As for motives, maybe prior experience contributed to PBS's backtrack:
This spring, PBS’s distinguished Frontline series aired a mildly critical account of the lead-up to the Iraq War entitled “Bush’s War.” As the airing of the program was announced, the Bush Administration proposed to slash public funding for PBS by roughly half for 2009, by 56% for 2010 and eliminating funding entirely for 2011. Did PBS get the message? Perhaps.
So it's all about funding, eh? Well, there's some explosive material in this new documentary, more explosive, absolutely, than "Bush's War".
The show delivers impressively on a promise to “connect the dots in an investigation of interrogations of prisoners in U.S. custody that became ‘at a minimum, cruel and inhuman treatment and, at worst, torture’” (quoting Alberto Mora, who served as general counsel of the Navy under Donald Rumsfeld, and features in an interview). In one dramatic scene, former Deputy Secretary of State Richard Armitage describes being waterboarded as part of a training program he went through before being sent to Vietnam. Did he consider waterboarding to be torture, Armitage was asked? “Absolutely. No question.” And he continued, “There is no question in my mind—there's no question in any reasonable human being, that this is torture. I'm ashamed that we're even having this discussion.”
And of course, that wouldn't help the GOP in an election year, would it? I think "wouldn't help" is, of course, a gross understatement.
No one who has seen this dramatic documentary is likely to buy into the “rotten apples” narrative any longer.
Which may help explain why PBS appears to be suffering from acute corporate indigestion over the work. The project was first offered to PBS in September 2007, with the representation that it would be available to air after May 2008. It was completed and circulated to PBS decision makers on schedule in May of this year.

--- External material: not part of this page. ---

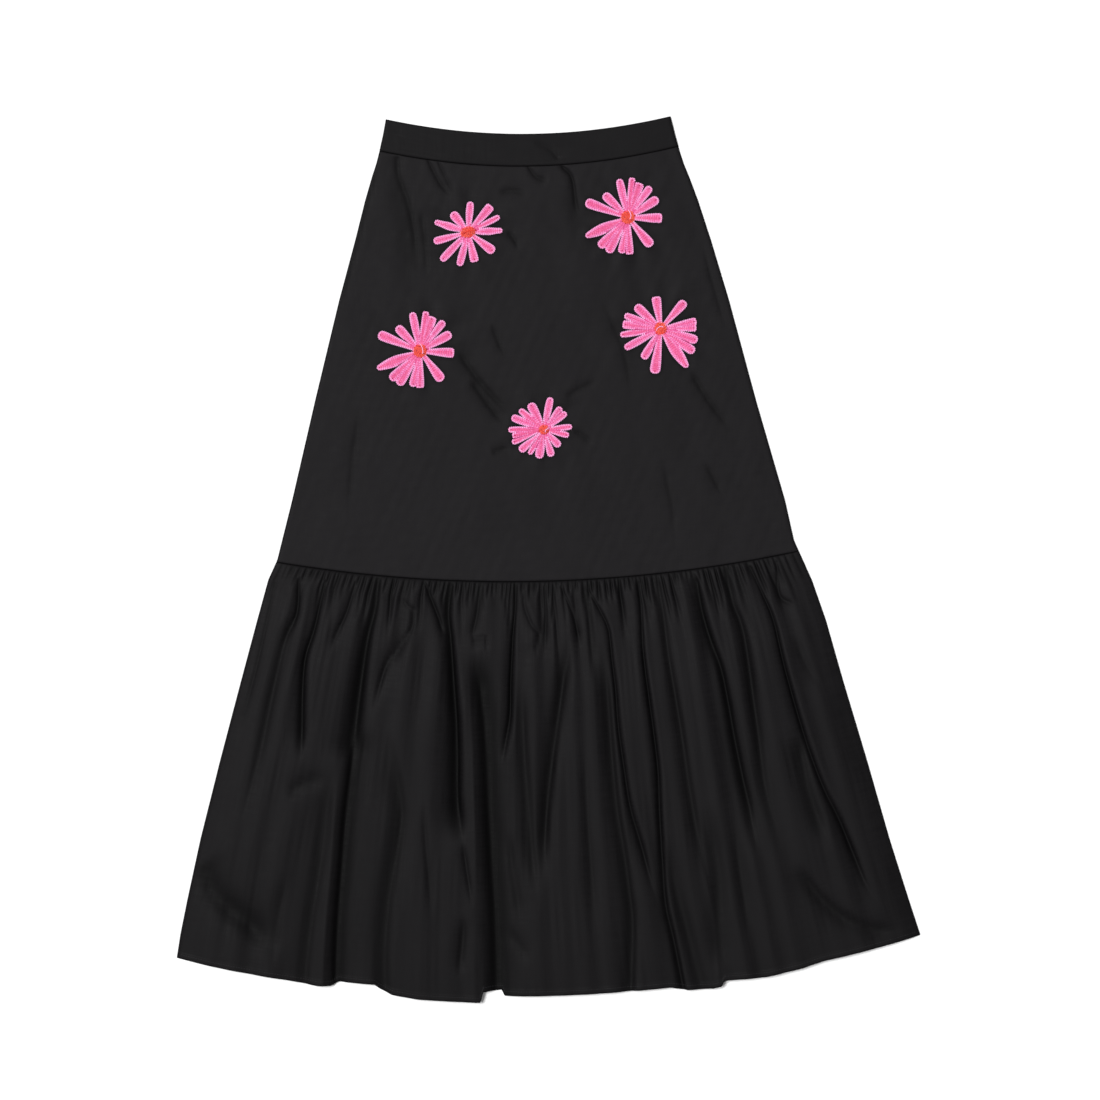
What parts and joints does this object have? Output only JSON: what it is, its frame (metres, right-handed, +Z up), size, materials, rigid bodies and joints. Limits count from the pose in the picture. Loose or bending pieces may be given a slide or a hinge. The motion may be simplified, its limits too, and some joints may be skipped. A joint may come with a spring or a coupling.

And from May to December? Well, the time slot just wasn't there. Burp! Or maybe it was... that indigestion again. Why can't we have brave journalists in corporations anymore? Should corporations' stomach ailments block the truth from coming out when it should come out - when the culprits it's exposing are still in power????
Freedom of speech isn't won by the soldiers in the war on terror - sorry, Sarah. It's won by the journalists in the battle for truth.